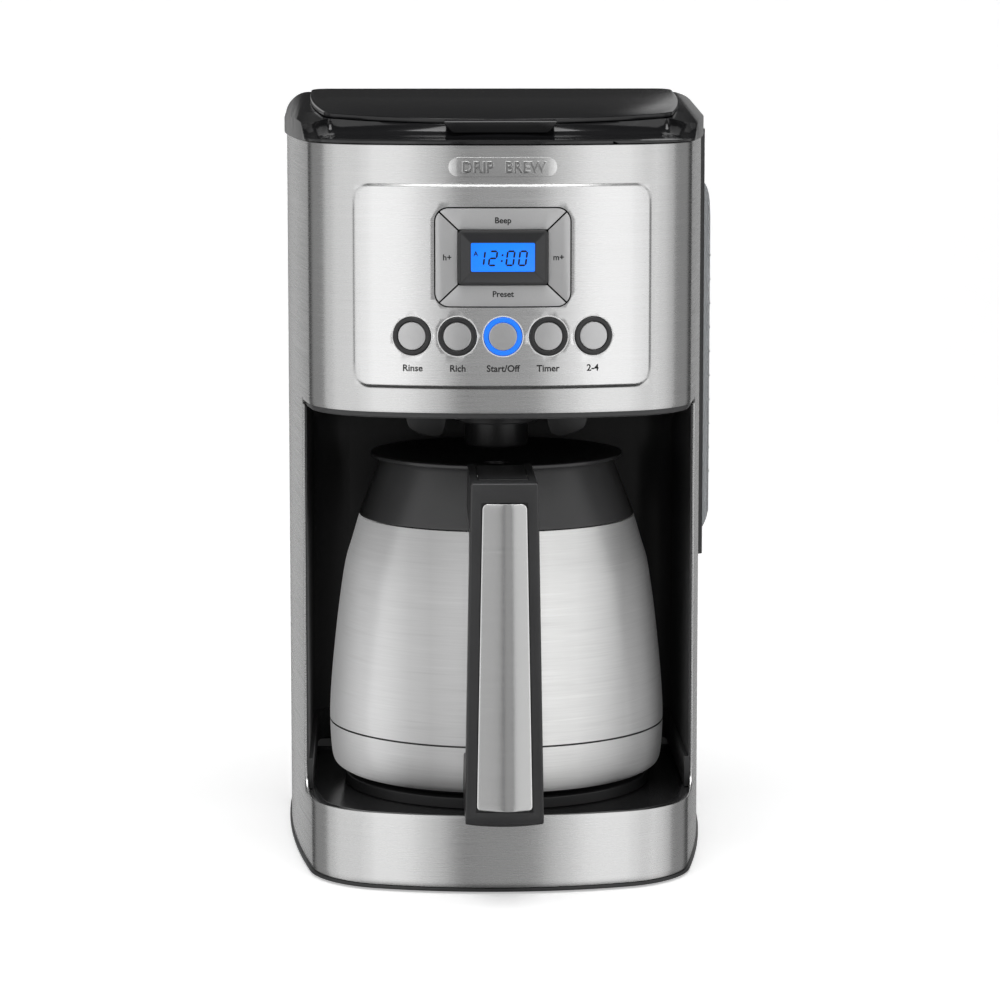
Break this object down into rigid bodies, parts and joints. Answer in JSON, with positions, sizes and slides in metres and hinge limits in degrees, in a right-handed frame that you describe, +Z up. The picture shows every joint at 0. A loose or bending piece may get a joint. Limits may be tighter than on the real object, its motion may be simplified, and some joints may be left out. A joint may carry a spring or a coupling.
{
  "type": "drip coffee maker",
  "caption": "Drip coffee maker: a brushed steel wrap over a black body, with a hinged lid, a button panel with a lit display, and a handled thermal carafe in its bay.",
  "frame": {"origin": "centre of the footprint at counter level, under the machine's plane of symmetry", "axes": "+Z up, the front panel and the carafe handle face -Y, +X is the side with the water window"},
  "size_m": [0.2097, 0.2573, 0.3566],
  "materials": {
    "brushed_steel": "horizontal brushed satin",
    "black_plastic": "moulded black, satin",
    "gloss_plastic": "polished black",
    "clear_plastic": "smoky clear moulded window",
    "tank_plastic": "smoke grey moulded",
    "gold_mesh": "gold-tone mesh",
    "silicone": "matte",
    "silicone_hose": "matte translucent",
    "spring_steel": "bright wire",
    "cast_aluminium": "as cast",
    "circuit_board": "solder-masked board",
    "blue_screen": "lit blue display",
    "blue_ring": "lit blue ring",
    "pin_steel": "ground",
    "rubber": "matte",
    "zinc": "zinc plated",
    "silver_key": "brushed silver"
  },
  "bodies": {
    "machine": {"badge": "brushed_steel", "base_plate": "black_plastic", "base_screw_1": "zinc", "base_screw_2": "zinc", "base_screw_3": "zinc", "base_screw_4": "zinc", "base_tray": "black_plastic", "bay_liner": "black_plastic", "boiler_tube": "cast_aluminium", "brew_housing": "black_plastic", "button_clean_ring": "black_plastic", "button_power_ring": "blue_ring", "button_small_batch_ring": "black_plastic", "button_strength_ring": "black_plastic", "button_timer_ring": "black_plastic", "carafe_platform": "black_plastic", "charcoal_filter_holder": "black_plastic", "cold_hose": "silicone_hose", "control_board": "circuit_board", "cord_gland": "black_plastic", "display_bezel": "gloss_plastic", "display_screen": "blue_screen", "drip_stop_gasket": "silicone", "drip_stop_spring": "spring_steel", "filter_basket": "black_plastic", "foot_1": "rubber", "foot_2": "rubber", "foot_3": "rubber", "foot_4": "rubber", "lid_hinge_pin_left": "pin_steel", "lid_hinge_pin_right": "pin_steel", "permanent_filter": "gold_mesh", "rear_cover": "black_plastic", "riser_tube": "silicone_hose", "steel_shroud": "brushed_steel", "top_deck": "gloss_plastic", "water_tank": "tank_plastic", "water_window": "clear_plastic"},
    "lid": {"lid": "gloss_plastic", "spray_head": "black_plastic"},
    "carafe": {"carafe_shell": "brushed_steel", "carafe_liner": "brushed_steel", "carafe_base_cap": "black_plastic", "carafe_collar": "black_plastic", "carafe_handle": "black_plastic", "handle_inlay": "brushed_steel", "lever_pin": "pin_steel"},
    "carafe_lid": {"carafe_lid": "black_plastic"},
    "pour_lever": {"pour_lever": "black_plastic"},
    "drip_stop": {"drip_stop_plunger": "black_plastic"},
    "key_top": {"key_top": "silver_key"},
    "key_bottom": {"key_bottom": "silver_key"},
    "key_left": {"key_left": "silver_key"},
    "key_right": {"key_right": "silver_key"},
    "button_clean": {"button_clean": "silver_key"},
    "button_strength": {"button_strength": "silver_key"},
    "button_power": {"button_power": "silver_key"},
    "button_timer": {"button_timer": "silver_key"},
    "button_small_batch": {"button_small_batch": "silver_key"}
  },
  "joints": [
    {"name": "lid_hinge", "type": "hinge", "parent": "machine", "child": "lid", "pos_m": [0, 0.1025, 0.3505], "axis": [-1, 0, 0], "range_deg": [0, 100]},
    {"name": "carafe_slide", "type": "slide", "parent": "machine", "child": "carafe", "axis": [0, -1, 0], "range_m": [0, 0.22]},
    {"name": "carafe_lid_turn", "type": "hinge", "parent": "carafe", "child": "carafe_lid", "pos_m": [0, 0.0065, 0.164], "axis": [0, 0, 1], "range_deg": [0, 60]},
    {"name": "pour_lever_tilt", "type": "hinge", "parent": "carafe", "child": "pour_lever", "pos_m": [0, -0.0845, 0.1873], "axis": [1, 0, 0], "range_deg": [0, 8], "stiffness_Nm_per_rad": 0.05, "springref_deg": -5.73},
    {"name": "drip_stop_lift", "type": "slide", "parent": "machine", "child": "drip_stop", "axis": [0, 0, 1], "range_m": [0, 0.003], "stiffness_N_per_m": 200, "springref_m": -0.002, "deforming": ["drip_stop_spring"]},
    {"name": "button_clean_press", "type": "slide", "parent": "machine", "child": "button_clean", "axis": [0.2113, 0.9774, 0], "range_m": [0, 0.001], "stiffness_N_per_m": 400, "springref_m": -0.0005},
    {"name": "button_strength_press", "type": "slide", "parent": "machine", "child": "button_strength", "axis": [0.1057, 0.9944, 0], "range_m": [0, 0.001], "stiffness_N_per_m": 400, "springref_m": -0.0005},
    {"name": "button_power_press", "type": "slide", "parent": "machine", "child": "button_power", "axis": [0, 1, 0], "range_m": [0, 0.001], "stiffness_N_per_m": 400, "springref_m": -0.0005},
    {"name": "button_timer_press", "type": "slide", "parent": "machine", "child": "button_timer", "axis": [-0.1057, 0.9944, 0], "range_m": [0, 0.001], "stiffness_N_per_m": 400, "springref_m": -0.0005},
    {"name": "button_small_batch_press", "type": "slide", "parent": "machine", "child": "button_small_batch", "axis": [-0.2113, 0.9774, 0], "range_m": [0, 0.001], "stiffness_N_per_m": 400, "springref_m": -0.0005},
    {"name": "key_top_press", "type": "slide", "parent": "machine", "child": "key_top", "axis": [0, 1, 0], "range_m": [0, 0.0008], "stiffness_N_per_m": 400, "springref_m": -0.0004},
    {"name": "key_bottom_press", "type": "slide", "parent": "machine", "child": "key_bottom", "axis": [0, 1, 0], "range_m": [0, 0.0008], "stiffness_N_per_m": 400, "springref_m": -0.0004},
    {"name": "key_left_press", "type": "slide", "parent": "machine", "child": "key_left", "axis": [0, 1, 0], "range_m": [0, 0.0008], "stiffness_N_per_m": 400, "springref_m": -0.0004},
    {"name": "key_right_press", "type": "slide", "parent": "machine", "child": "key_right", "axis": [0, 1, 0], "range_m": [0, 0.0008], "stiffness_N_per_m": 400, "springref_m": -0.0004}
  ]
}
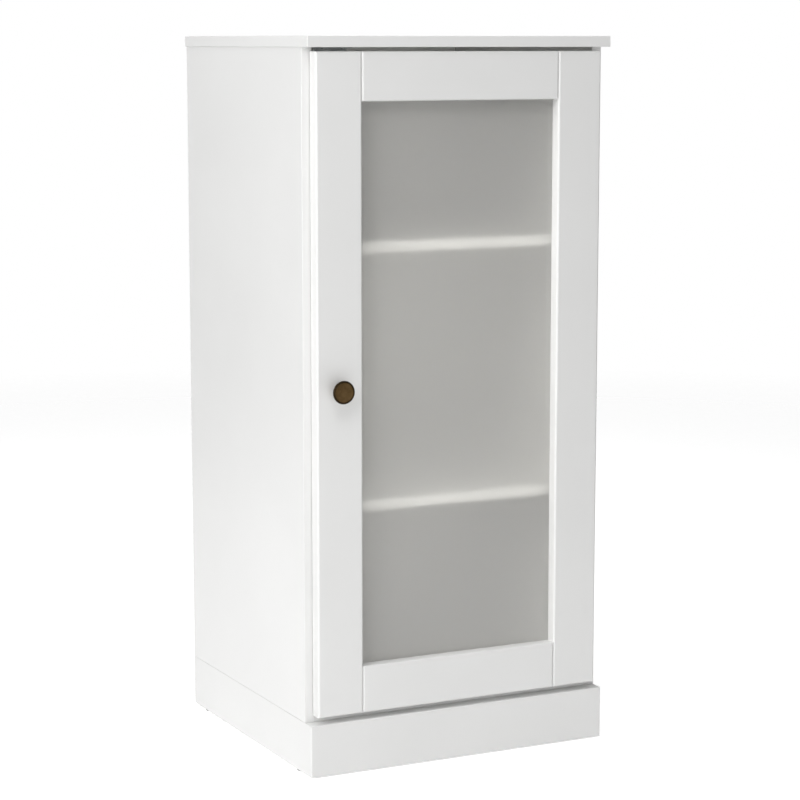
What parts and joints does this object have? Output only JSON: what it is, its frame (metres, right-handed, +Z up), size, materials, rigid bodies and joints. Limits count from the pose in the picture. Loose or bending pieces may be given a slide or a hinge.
================================
Each line of the listing should be copied exactly.

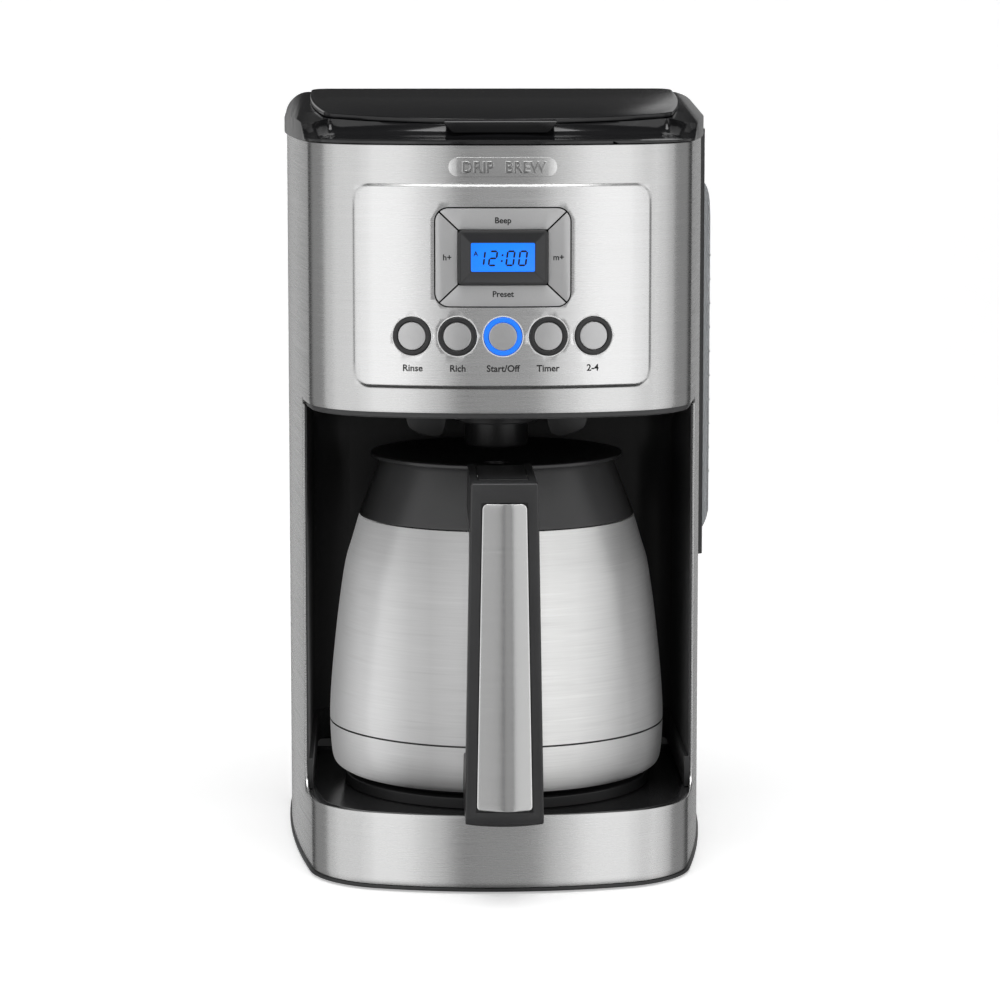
Break this object down into rigid bodies, parts and joints. Answer in JSON, with positions, sizes and slides in metres and hinge limits in degrees, in a right-handed frame that you describe, +Z up. The picture shows every joint at 0. A loose or bending piece may get a joint. Limits may be tighter than on the real object, its motion may be simplified, and some joints may be left out. A joint may carry a spring or a coupling.
{
  "type": "drip coffee maker",
  "caption": "Drip coffee maker: a brushed steel wrap over a black body, with a hinged lid, a button panel with a lit display, and a handled thermal carafe in its bay.",
  "frame": {"origin": "centre of the footprint at counter level, under the machine's plane of symmetry", "axes": "+Z up, the front panel and the carafe handle face -Y, +X is the side with the water window"},
  "size_m": [0.2097, 0.2573, 0.3566],
  "materials": {
    "brushed_steel": "horizontal brushed satin",
    "black_plastic": "moulded black, satin",
    "gloss_plastic": "polished black",
    "clear_plastic": "smoky clear moulded window",
    "tank_plastic": "smoke grey moulded",
    "gold_mesh": "gold-tone mesh",
    "silicone": "matte",
    "silicone_hose": "matte translucent",
    "spring_steel": "bright wire",
    "cast_aluminium": "as cast",
    "circuit_board": "solder-masked board",
    "blue_screen": "lit blue display",
    "blue_ring": "lit blue ring",
    "pin_steel": "ground",
    "rubber": "matte",
    "zinc": "zinc plated",
    "silver_key": "brushed silver"
  },
  "bodies": {
    "machine": {"badge": "brushed_steel", "base_plate": "black_plastic", "base_screw_1": "zinc", "base_screw_2": "zinc", "base_screw_3": "zinc", "base_screw_4": "zinc", "base_tray": "black_plastic", "bay_liner": "black_plastic", "boiler_tube": "cast_aluminium", "brew_housing": "black_plastic", "button_clean_ring": "black_plastic", "button_power_ring": "blue_ring", "button_small_batch_ring": "black_plastic", "button_strength_ring": "black_plastic", "button_timer_ring": "black_plastic", "carafe_platform": "black_plastic", "charcoal_filter_holder": "black_plastic", "cold_hose": "silicone_hose", "control_board": "circuit_board", "cord_gland": "black_plastic", "display_bezel": "gloss_plastic", "display_screen": "blue_screen", "drip_stop_gasket": "silicone", "drip_stop_spring": "spring_steel", "filter_basket": "black_plastic", "foot_1": "rubber", "foot_2": "rubber", "foot_3": "rubber", "foot_4": "rubber", "lid_hinge_pin_left": "pin_steel", "lid_hinge_pin_right": "pin_steel", "permanent_filter": "gold_mesh", "rear_cover": "black_plastic", "riser_tube": "silicone_hose", "steel_shroud": "brushed_steel", "top_deck": "gloss_plastic", "water_tank": "tank_plastic", "water_window": "clear_plastic"},
    "lid": {"lid": "gloss_plastic", "spray_head": "black_plastic"},
    "carafe": {"carafe_shell": "brushed_steel", "carafe_liner": "brushed_steel", "carafe_base_cap": "black_plastic", "carafe_collar": "black_plastic", "carafe_handle": "black_plastic", "handle_inlay": "brushed_steel", "lever_pin": "pin_steel"},
    "carafe_lid": {"carafe_lid": "black_plastic"},
    "pour_lever": {"pour_lever": "black_plastic"},
    "drip_stop": {"drip_stop_plunger": "black_plastic"},
    "key_top": {"key_top": "silver_key"},
    "key_bottom": {"key_bottom": "silver_key"},
    "key_left": {"key_left": "silver_key"},
    "key_right": {"key_right": "silver_key"},
    "button_clean": {"button_clean": "silver_key"},
    "button_strength": {"button_strength": "silver_key"},
    "button_power": {"button_power": "silver_key"},
    "button_timer": {"button_timer": "silver_key"},
    "button_small_batch": {"button_small_batch": "silver_key"}
  },
  "joints": [
    {"name": "lid_hinge", "type": "hinge", "parent": "machine", "child": "lid", "pos_m": [0, 0.1025, 0.3505], "axis": [-1, 0, 0], "range_deg": [0, 100]},
    {"name": "carafe_slide", "type": "slide", "parent": "machine", "child": "carafe", "axis": [0, -1, 0], "range_m": [0, 0.22]},
    {"name": "carafe_lid_turn", "type": "hinge", "parent": "carafe", "child": "carafe_lid", "pos_m": [0, 0.0065, 0.164], "axis": [0, 0, 1], "range_deg": [0, 60]},
    {"name": "pour_lever_tilt", "type": "hinge", "parent": "carafe", "child": "pour_lever", "pos_m": [0, -0.0845, 0.1873], "axis": [1, 0, 0], "range_deg": [0, 8], "stiffness_Nm_per_rad": 0.05, "springref_deg": -5.73},
    {"name": "drip_stop_lift", "type": "slide", "parent": "machine", "child": "drip_stop", "axis": [0, 0, 1], "range_m": [0, 0.003], "stiffness_N_per_m": 200, "springref_m": -0.002, "deforming": ["drip_stop_spring"]},
    {"name": "button_clean_press", "type": "slide", "parent": "machine", "child": "button_clean", "axis": [0.2113, 0.9774, 0], "range_m": [0, 0.001], "stiffness_N_per_m": 400, "springref_m": -0.0005},
    {"name": "button_strength_press", "type": "slide", "parent": "machine", "child": "button_strength", "axis": [0.1057, 0.9944, 0], "range_m": [0, 0.001], "stiffness_N_per_m": 400, "springref_m": -0.0005},
    {"name": "button_power_press", "type": "slide", "parent": "machine", "child": "button_power", "axis": [0, 1, 0], "range_m": [0, 0.001], "stiffness_N_per_m": 400, "springref_m": -0.0005},
    {"name": "button_timer_press", "type": "slide", "parent": "machine", "child": "button_timer", "axis": [-0.1057, 0.9944, 0], "range_m": [0, 0.001], "stiffness_N_per_m": 400, "springref_m": -0.0005},
    {"name": "button_small_batch_press", "type": "slide", "parent": "machine", "child": "button_small_batch", "axis": [-0.2113, 0.9774, 0], "range_m": [0, 0.001], "stiffness_N_per_m": 400, "springref_m": -0.0005},
    {"name": "key_top_press", "type": "slide", "parent": "machine", "child": "key_top", "axis": [0, 1, 0], "range_m": [0, 0.0008], "stiffness_N_per_m": 400, "springref_m": -0.0004},
    {"name": "key_bottom_press", "type": "slide", "parent": "machine", "child": "key_bottom", "axis": [0, 1, 0], "range_m": [0, 0.0008], "stiffness_N_per_m": 400, "springref_m": -0.0004},
    {"name": "key_left_press", "type": "slide", "parent": "machine", "child": "key_left", "axis": [0, 1, 0], "range_m": [0, 0.0008], "stiffness_N_per_m": 400, "springref_m": -0.0004},
    {"name": "key_right_press", "type": "slide", "parent": "machine", "child": "key_right", "axis": [0, 1, 0], "range_m": [0, 0.0008], "stiffness_N_per_m": 400, "springref_m": -0.0004}
  ]
}
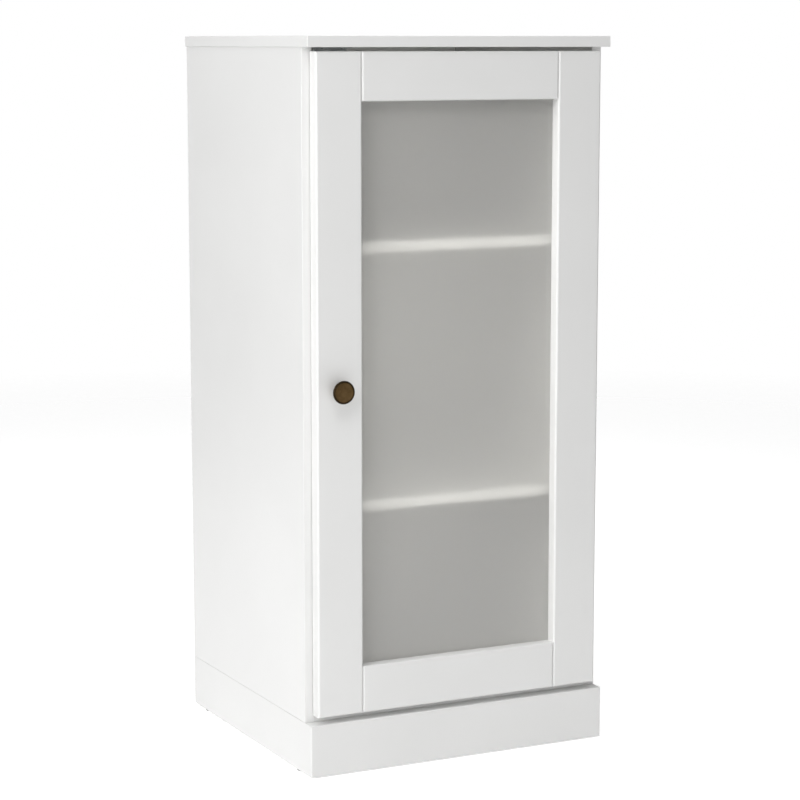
What parts and joints does this object have? Output only JSON: what it is, its frame (metres, right-handed, +Z up), size, materials, rigid bodies and joints. Limits count from the pose in the picture. Loose or bending pieces may be given a slide or a hinge.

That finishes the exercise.